Task to complete: In the listing below, find every line containing "only" and copy it out.
— begin Entries shown —
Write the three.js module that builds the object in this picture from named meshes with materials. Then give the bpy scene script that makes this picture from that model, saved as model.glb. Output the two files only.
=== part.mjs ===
— end Entries shown —
— begin Entries shown —
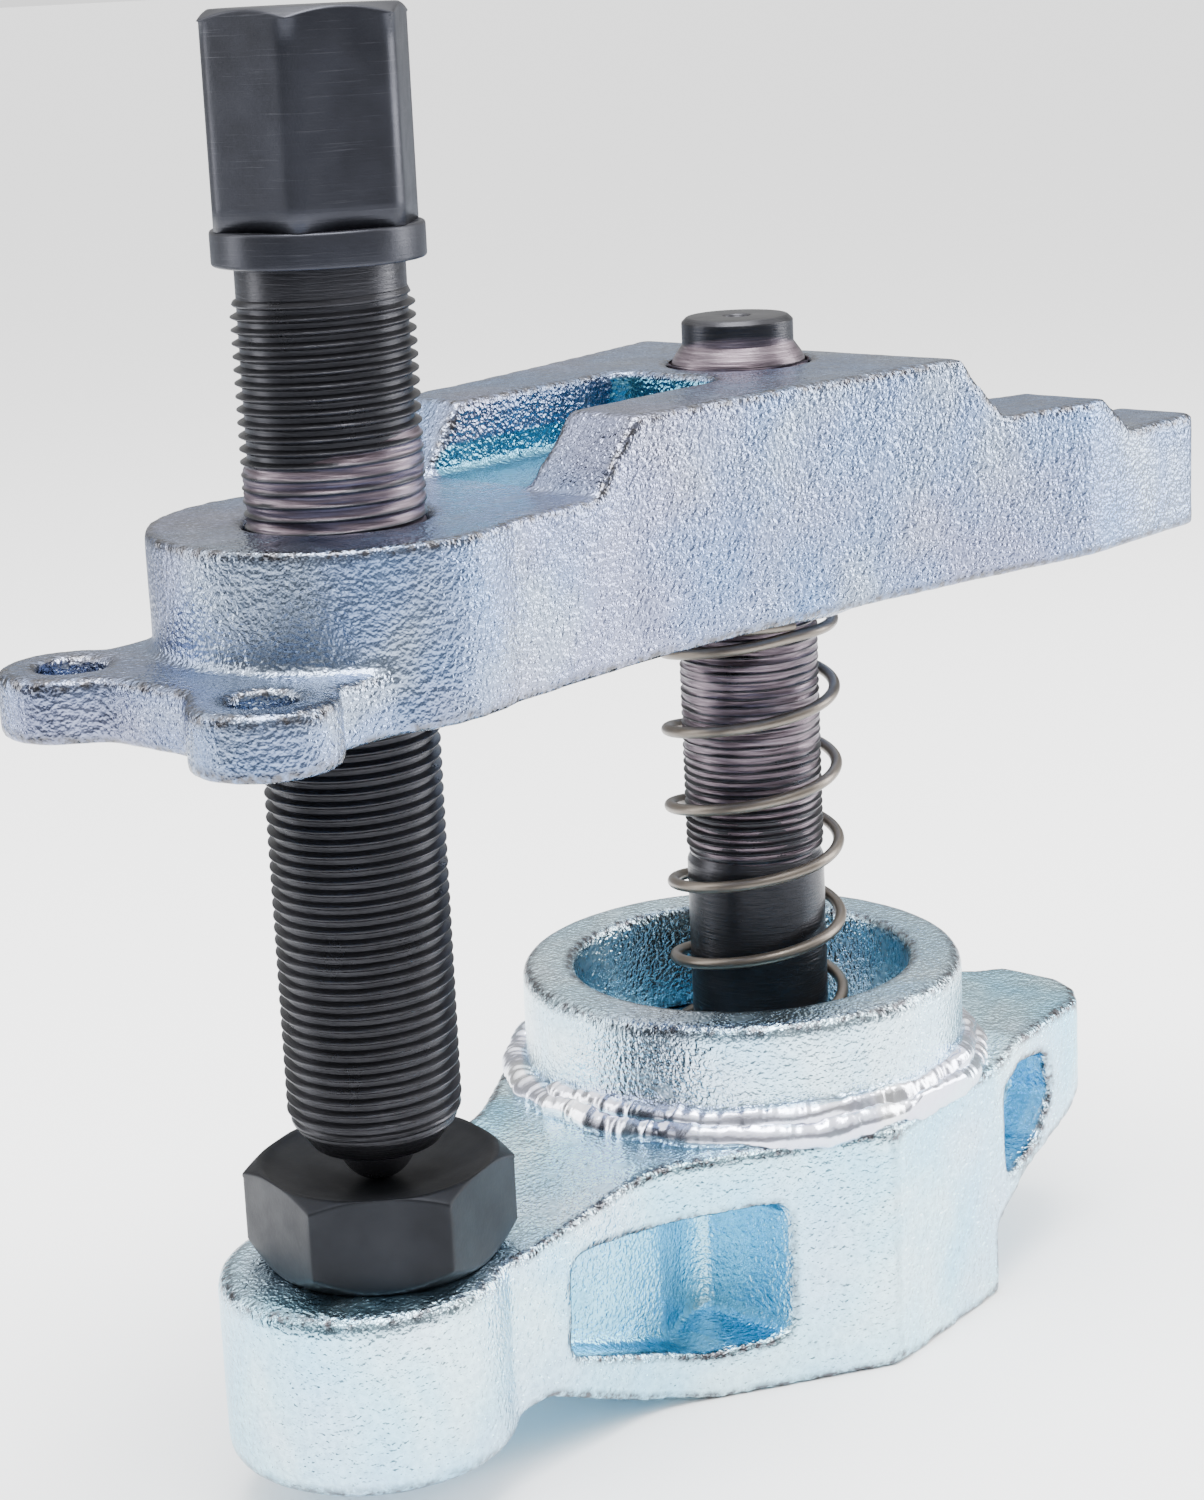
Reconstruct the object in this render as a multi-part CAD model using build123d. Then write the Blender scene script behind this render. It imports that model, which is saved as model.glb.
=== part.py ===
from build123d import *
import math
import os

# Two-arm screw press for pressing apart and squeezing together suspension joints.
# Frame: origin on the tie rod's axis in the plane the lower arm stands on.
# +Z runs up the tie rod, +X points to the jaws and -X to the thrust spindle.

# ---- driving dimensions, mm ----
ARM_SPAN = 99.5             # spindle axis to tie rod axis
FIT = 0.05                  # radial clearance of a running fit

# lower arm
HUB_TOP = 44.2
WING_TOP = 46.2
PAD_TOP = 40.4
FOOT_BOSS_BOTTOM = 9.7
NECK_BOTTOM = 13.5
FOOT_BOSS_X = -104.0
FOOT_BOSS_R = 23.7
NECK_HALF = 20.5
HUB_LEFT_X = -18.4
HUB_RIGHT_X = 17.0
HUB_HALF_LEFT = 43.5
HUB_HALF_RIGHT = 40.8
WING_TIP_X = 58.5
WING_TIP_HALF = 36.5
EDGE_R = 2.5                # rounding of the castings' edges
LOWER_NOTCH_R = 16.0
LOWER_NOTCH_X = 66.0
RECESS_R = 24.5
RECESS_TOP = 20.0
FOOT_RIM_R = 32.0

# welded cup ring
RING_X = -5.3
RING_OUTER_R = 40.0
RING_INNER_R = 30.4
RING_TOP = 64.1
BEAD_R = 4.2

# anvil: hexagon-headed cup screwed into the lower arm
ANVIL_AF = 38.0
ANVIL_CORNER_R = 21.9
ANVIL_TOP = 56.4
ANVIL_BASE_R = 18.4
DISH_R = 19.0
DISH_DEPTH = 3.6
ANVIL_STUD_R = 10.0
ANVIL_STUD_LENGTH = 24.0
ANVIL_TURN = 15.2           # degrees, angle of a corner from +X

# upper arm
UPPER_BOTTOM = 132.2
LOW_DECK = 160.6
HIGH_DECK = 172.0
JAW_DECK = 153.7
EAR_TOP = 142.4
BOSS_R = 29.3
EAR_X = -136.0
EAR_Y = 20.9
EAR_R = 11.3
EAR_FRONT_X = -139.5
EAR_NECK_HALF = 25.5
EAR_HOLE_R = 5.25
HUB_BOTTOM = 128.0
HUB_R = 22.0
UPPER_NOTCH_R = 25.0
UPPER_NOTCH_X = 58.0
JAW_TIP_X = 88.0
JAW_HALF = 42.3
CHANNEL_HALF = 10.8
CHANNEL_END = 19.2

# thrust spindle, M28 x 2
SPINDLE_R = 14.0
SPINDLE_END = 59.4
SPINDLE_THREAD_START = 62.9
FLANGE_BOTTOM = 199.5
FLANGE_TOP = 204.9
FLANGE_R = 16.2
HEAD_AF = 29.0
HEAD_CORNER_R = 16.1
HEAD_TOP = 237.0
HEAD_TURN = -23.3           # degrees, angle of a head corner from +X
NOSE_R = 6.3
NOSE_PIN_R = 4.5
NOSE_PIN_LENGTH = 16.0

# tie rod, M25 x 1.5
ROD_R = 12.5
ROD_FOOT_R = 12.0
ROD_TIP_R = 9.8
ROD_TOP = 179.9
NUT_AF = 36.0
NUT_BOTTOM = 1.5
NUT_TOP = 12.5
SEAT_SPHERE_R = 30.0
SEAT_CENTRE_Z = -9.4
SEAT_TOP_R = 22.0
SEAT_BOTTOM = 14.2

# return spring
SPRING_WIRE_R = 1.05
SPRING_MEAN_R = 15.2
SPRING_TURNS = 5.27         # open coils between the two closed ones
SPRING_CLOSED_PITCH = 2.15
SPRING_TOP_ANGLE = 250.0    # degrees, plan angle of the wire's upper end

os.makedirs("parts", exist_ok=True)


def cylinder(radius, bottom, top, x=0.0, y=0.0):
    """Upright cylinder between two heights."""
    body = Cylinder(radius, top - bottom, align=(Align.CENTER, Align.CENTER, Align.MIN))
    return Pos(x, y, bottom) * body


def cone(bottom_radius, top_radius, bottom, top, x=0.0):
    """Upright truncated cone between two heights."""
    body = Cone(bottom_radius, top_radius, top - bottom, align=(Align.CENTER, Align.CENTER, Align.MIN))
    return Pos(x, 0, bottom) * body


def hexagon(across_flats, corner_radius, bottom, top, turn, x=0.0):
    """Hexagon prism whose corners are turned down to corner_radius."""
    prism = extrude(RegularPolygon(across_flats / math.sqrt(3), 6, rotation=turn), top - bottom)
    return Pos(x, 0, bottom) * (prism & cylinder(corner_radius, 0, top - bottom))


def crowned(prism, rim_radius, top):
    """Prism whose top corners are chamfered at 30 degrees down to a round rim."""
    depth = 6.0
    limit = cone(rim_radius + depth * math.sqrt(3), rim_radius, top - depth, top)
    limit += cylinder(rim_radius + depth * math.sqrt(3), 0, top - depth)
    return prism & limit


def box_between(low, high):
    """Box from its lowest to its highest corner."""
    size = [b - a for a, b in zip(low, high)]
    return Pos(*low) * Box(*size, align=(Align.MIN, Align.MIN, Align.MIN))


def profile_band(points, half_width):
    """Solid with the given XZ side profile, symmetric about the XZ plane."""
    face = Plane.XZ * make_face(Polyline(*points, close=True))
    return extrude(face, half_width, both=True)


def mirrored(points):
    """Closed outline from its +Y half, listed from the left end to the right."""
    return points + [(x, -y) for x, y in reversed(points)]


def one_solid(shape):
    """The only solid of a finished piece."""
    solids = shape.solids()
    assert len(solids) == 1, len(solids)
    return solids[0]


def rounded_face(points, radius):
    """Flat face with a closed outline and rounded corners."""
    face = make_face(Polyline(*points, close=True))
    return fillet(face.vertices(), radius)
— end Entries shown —
Result of the task:
Write the three.js module that builds the object in this picture from named meshes with materials. Then give the bpy scene script that makes this picture from that model, saved as model.glb. Output the two files only.
    """The only solid of a finished piece."""